▶ **Some records**
** BEGIN **
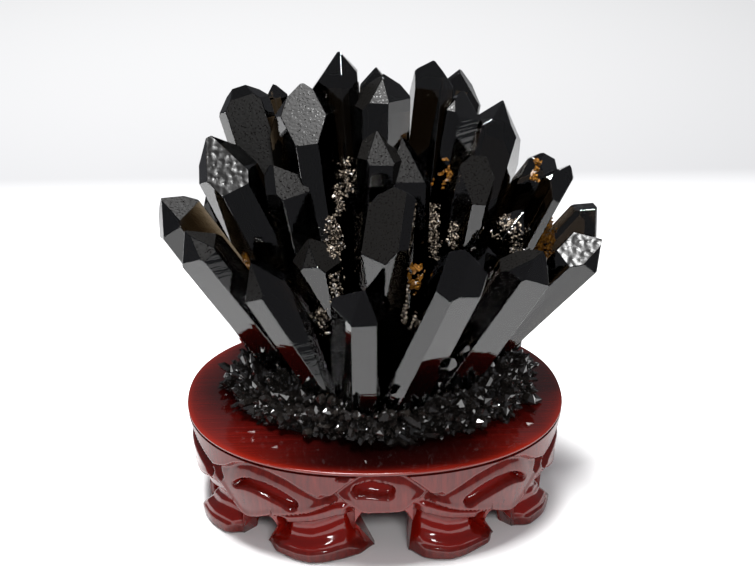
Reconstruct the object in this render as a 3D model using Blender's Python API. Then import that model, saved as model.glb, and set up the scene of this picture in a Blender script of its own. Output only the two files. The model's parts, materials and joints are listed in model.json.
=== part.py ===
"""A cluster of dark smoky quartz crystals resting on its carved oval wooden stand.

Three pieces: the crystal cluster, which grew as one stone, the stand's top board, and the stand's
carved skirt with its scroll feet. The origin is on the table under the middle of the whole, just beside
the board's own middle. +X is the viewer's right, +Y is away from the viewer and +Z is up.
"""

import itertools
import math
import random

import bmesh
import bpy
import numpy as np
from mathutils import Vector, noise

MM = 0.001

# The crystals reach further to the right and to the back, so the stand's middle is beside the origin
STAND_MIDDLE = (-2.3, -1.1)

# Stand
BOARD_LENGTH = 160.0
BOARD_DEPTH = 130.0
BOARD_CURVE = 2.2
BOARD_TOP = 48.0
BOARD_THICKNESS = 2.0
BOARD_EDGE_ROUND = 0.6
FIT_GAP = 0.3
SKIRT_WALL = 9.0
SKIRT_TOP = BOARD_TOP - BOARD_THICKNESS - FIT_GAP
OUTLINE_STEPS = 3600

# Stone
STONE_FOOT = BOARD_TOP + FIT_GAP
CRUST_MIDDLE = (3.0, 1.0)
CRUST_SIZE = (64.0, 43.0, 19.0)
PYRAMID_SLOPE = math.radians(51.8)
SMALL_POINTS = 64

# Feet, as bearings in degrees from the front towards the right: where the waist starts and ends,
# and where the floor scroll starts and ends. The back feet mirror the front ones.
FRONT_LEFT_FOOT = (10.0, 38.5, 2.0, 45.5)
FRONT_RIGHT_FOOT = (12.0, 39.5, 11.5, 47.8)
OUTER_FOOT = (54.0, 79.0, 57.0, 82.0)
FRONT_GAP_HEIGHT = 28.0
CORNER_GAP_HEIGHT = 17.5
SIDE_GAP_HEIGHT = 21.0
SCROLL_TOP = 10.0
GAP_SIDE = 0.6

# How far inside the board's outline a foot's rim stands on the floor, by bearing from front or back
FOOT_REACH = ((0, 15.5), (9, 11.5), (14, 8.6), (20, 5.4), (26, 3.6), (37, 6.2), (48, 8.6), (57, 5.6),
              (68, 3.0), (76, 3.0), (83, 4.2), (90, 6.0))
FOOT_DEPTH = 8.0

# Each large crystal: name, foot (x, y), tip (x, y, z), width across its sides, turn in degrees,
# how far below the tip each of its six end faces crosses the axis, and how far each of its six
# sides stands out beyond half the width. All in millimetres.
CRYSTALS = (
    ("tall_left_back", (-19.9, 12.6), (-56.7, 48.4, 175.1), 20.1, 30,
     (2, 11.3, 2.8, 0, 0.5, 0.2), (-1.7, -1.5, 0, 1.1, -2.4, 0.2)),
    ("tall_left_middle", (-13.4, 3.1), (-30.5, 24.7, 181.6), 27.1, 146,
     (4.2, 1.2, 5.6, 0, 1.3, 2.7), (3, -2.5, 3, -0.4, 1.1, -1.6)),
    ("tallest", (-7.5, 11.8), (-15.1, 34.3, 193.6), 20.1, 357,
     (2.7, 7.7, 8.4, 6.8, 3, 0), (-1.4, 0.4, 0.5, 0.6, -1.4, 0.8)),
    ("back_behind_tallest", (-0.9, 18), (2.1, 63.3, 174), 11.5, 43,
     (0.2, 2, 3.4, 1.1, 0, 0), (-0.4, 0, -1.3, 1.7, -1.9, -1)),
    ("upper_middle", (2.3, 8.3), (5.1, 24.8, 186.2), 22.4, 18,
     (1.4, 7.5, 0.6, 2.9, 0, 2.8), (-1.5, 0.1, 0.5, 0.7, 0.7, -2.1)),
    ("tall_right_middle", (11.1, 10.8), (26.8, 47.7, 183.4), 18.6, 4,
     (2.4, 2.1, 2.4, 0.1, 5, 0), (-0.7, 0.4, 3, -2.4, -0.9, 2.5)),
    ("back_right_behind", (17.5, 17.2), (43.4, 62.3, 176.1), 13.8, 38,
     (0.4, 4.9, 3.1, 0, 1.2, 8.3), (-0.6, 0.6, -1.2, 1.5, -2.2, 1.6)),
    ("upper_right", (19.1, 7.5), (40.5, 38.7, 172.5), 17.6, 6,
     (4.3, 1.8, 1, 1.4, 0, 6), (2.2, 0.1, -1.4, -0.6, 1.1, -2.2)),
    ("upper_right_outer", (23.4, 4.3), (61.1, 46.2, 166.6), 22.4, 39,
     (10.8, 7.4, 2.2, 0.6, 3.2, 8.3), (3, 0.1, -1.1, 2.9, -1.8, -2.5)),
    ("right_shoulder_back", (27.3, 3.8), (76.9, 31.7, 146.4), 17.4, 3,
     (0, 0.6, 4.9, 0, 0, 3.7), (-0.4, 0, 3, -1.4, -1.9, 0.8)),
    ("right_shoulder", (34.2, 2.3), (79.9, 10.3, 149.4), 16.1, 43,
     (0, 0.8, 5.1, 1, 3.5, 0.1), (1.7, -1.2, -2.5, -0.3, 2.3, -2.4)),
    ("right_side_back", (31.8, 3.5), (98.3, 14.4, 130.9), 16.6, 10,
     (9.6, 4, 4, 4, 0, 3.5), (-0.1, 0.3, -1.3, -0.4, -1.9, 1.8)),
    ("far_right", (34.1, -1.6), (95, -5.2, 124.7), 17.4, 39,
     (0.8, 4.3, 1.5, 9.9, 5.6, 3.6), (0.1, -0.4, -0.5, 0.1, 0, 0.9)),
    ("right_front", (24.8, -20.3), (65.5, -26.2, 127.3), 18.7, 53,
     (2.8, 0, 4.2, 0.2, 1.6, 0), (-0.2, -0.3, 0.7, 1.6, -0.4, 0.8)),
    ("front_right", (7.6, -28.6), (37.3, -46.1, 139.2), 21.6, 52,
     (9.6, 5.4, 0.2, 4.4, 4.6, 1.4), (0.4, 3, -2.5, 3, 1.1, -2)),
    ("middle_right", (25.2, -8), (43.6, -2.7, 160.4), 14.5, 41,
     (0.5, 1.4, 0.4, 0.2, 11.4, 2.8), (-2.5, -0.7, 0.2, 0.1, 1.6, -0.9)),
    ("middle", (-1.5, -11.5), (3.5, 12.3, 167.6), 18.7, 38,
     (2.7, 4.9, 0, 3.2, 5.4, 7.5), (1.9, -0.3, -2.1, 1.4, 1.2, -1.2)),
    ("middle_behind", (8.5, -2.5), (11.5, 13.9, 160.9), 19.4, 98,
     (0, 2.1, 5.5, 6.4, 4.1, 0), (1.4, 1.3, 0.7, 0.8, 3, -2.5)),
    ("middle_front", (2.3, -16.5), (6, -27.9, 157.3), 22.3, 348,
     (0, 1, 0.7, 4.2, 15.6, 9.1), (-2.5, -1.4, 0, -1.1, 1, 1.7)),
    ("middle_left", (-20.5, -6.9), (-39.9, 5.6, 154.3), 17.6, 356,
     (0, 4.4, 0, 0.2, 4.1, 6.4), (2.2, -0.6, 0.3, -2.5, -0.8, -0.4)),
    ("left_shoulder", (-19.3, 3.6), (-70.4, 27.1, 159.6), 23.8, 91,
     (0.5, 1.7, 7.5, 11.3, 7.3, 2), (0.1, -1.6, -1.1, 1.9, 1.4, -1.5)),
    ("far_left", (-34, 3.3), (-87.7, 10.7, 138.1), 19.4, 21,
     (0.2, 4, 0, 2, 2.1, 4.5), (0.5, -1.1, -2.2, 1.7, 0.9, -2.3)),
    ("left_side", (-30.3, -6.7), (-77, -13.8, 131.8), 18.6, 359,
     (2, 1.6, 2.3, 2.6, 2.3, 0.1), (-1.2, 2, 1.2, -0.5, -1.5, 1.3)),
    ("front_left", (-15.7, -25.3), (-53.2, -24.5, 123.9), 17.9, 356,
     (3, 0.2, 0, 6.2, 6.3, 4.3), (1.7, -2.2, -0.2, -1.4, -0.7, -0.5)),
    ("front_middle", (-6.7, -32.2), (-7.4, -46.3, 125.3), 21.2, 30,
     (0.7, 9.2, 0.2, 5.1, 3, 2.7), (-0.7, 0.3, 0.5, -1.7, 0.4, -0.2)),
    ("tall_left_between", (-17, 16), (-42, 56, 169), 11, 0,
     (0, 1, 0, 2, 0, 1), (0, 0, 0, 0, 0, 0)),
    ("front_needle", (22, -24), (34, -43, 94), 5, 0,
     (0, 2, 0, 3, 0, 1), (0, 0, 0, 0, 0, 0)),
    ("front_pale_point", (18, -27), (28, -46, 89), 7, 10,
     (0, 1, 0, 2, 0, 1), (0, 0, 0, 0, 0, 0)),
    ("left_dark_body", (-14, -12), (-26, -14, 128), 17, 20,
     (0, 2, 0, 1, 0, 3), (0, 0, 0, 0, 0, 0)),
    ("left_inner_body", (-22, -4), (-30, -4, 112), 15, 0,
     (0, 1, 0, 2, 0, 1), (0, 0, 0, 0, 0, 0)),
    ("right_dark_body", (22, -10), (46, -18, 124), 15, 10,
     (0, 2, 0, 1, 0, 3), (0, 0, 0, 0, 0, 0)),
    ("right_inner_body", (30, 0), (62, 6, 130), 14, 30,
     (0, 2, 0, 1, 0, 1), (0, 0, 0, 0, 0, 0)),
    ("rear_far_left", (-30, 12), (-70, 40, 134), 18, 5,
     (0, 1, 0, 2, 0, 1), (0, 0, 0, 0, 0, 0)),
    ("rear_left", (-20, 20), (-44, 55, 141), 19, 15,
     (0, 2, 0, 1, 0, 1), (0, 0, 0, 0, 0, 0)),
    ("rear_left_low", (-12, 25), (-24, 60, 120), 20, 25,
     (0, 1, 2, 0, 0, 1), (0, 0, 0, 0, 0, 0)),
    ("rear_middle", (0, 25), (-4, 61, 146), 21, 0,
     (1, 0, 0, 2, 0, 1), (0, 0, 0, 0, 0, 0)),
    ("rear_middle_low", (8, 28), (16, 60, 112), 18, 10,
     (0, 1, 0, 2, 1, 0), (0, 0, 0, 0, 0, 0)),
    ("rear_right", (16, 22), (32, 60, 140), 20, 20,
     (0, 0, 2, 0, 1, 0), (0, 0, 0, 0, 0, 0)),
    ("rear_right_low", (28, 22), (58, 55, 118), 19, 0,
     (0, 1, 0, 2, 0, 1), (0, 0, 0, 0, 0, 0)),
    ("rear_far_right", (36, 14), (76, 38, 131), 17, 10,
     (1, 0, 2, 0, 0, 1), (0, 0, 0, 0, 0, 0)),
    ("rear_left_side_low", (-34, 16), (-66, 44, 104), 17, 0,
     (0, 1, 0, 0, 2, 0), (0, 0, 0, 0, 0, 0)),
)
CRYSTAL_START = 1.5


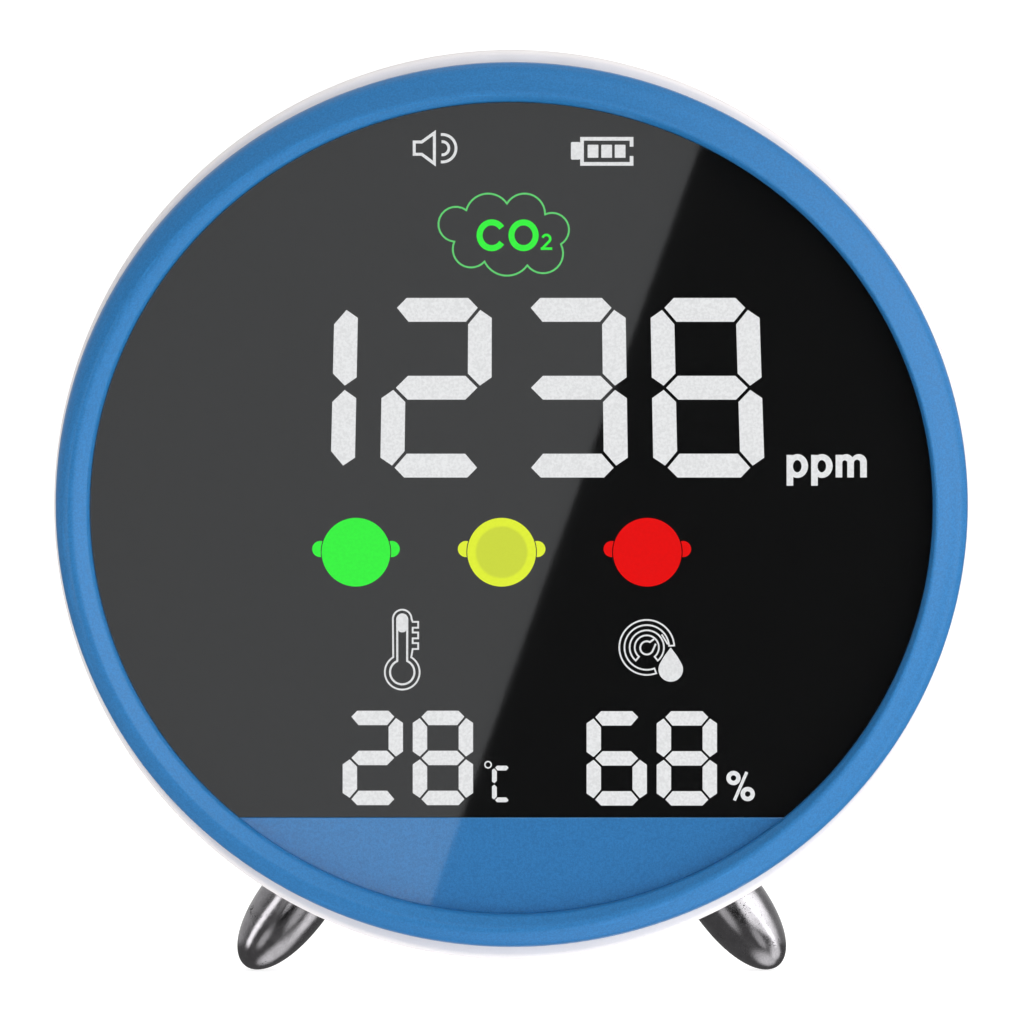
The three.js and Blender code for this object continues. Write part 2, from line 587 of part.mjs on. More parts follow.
** END **
▶ **Task goal**
Reproduce exactly the lines that run from the start of the records to the line with "oval wooden stand.", both included.

▶ **Expected answer**
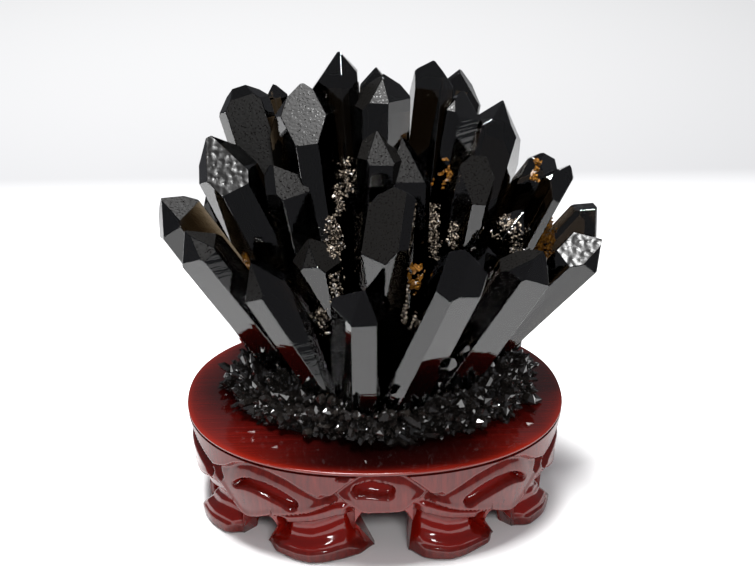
Reconstruct the object in this render as a 3D model using Blender's Python API. Then import that model, saved as model.glb, and set up the scene of this picture in a Blender script of its own. Output only the two files. The model's parts, materials and joints are listed in model.json.
=== part.py ===
"""A cluster of dark smoky quartz crystals resting on its carved oval wooden stand.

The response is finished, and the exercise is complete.